We are all TV stars now

As a rule, I prefer face to face. But right now, all of our worlds are on the screen. And all the information we get about what’s happening in the world out there comes down the tube too. We are living in a perpetual TV studio – either waiting to go on Zoom for our next conversation or actually on Zoom having it. Everyone’s universe has become a 13 inch screen. But this actually suits everyone. Let me explain why. I’ve done a lot of work looking at different personality styles. The system I prefer divides the entire world’s population into four personality types: Drivers, who are fast acting, task-oriented people (think, human Nike – Just Do It); Analyticals, who are detail obsessed, slow, methodical, task oriented people (think, accountants – let’s get this right, shall we?); Amiables, who are deliberative, relationship orientated people (think, life’s natural diplomats); and the best group: Expressives, who are show offs, low attention span, sparky people people (think, Circus Ringmaster or Graham Norton). No prizes for guessing which one I am.

Living our lives on screen suits all four types. For the drivers, it gives the illusion of being in control. Drivers love to be in control, They can turn the camera on or off, mute people mid sentence, retain exclusive control of the hosting and so deny everyone else any freedom to play with the controls, change their background image or have any fun. Driver Heaven. Analyticals like it because it gives them the one thing they cherish more than anything else: physical distance from other units of humanity so they can listen attentively and think without others crowding their personal space or having to pretend to enjoy being in a room with real people. Amiables like it because, well, it’s just lovely to see everyone and meet up, isn’t it! And expressives love it because THEY’RE ON TELLY! And every expressive loves a stage. Lights, camera, action: it’s showtime. And showtime is our favourite time. We love an audience. The screen makes us all happy because it lets us be who we are and edit our world to suit ourselves. In the real world, we have to try and meet people half way, play by their rules, listen to them drone on and on, dress up smart, be on best behaviour. On screen, things are perfect. In the real world, they’re messy.

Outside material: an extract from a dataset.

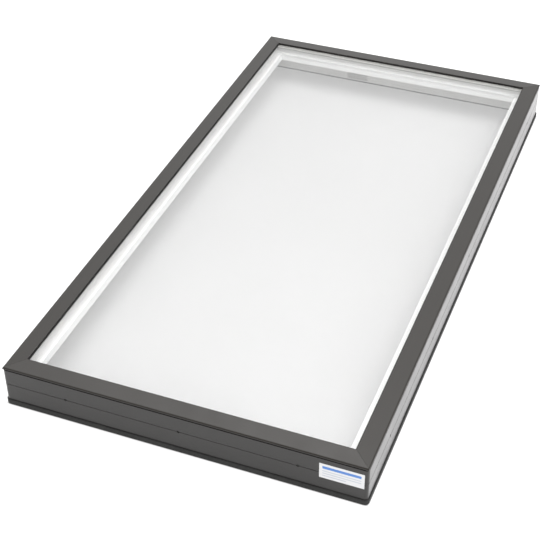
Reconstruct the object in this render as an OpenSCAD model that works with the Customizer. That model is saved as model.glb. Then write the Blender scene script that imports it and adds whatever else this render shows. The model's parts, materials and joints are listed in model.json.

Safe in our home TV studios, we can all be the amazing people we wish we were – the stars of the silver screen we wish other people to see. When the curfew on living life is lifted, and we all nervously commute to our first physical meetings for months, we will step back out in to a now unfamiliar world of reality rather than reality TV. We will fumble in vain for the mute button and the ‘camera off’ function and our discourse will be live and in the raw. It will feel weird. Real hand shakes and hugs. Physical contact. No camera pancake or duck tape stuck behind the ears to keep your face in place, no nakedness below the waist whilst you wear a butter-wouldn’t-melt expression on camera. No clothes pegs clipped down the spine of your shirt to keep everything looking pristine and camera ready. We will actually be there: late because of the train, windblown, damp from the rain, sweaty palmed, bad breathed, laddered tights, threadbare, hair unkempt and roots showing, papers forgotten at home, exposed, vulnerable and oh, so human once more. Shit. No thanks. Make up! I’m not going anywhere. As it turns out, this digital screen world suits me just fine. I’m ready for my close up, Mr. DeMille.